(What you have to do):
Below is a block of data; give all of it again word for word.

+++ Material provided +++

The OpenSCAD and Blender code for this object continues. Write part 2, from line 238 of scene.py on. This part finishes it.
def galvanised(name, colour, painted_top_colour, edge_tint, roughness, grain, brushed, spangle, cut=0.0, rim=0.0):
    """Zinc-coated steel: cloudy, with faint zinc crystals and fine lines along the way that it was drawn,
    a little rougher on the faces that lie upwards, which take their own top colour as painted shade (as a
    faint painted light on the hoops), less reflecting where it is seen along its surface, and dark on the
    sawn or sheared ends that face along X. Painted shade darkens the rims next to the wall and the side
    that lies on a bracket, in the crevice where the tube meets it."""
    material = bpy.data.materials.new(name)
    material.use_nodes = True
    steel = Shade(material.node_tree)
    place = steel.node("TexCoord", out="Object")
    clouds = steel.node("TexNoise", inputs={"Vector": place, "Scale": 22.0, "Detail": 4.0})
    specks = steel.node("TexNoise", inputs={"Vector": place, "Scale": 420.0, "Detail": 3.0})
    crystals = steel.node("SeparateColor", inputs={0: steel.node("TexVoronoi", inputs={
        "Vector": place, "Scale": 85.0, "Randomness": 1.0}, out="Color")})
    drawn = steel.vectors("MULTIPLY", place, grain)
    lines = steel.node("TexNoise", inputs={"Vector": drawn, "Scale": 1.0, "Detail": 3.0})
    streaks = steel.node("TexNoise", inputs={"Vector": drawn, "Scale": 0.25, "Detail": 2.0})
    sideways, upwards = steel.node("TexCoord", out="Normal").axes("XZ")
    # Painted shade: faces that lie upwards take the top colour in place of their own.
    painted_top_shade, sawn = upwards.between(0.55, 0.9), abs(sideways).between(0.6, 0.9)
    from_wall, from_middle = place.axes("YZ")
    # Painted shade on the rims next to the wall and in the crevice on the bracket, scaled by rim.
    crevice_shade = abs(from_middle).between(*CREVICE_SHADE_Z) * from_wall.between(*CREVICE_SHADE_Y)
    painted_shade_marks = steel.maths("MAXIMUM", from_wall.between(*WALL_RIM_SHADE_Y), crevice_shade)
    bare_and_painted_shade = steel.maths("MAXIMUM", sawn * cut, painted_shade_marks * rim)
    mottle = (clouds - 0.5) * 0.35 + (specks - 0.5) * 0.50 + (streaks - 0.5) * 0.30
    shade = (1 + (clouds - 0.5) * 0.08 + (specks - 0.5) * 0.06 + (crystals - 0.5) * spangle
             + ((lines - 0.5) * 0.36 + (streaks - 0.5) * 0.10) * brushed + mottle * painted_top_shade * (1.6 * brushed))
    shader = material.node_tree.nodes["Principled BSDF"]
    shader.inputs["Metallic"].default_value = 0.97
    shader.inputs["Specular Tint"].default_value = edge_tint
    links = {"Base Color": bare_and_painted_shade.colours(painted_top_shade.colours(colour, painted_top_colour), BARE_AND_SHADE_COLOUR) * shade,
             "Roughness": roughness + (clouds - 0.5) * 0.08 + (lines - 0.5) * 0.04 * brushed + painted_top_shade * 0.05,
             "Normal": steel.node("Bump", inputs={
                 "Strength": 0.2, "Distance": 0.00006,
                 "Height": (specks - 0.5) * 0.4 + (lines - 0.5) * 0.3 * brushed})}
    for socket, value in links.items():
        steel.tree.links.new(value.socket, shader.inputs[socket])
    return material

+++

(Written reply):
The OpenSCAD and Blender code for this object continues. Write part 2, from line 238 of scene.py on. This part finishes it.
def galvanised(name, colour, painted_top_colour, edge_tint, roughness, grain, brushed, spangle, cut=0.0, rim=0.0):
    """Zinc-coated steel: cloudy, with faint zinc crystals and fine lines along the way that it was drawn,
    a little rougher on the faces that lie upwards, which take their own top colour as painted shade (as a
    faint painted light on the hoops), less reflecting where it is seen along its surface, and dark on the
    sawn or sheared ends that face along X. Painted shade darkens the rims next to the wall and the side
    that lies on a bracket, in the crevice where the tube meets it."""
    material = bpy.data.materials.new(name)
    material.use_nodes = True
    steel = Shade(material.node_tree)
    place = steel.node("TexCoord", out="Object")
    clouds = steel.node("TexNoise", inputs={"Vector": place, "Scale": 22.0, "Detail": 4.0})
    specks = steel.node("TexNoise", inputs={"Vector": place, "Scale": 420.0, "Detail": 3.0})
    crystals = steel.node("SeparateColor", inputs={0: steel.node("TexVoronoi", inputs={
        "Vector": place, "Scale": 85.0, "Randomness": 1.0}, out="Color")})
    drawn = steel.vectors("MULTIPLY", place, grain)
    lines = steel.node("TexNoise", inputs={"Vector": drawn, "Scale": 1.0, "Detail": 3.0})
    streaks = steel.node("TexNoise", inputs={"Vector": drawn, "Scale": 0.25, "Detail": 2.0})
    sideways, upwards = steel.node("TexCoord", out="Normal").axes("XZ")
    # Painted shade: faces that lie upwards take the top colour in place of their own.
    painted_top_shade, sawn = upwards.between(0.55, 0.9), abs(sideways).between(0.6, 0.9)
    from_wall, from_middle = place.axes("YZ")
    # Painted shade on the rims next to the wall and in the crevice on the bracket, scaled by rim.
    crevice_shade = abs(from_middle).between(*CREVICE_SHADE_Z) * from_wall.between(*CREVICE_SHADE_Y)
    painted_shade_marks = steel.maths("MAXIMUM", from_wall.between(*WALL_RIM_SHADE_Y), crevice_shade)
    bare_and_painted_shade = steel.maths("MAXIMUM", sawn * cut, painted_shade_marks * rim)
    mottle = (clouds - 0.5) * 0.35 + (specks - 0.5) * 0.50 + (streaks - 0.5) * 0.30
    shade = (1 + (clouds - 0.5) * 0.08 + (specks - 0.5) * 0.06 + (crystals - 0.5) * spangle
             + ((lines - 0.5) * 0.36 + (streaks - 0.5) * 0.10) * brushed + mottle * painted_top_shade * (1.6 * brushed))
    shader = material.node_tree.nodes["Principled BSDF"]
    shader.inputs["Metallic"].default_value = 0.97
    shader.inputs["Specular Tint"].default_value = edge_tint
    links = {"Base Color": bare_and_painted_shade.colours(painted_top_shade.colours(colour, painted_top_colour), BARE_AND_SHADE_COLOUR) * shade,
             "Roughness": roughness + (clouds - 0.5) * 0.08 + (lines - 0.5) * 0.04 * brushed + painted_top_shade * 0.05,
             "Normal": steel.node("Bump", inputs={
                 "Strength": 0.2, "Distance": 0.00006,
                 "Height": (specks - 0.5) * 0.4 + (lines - 0.5) * 0.3 * brushed})}
    for socket, value in links.items():
        steel.tree.links.new(value.socket, shader.inputs[socket])
    return material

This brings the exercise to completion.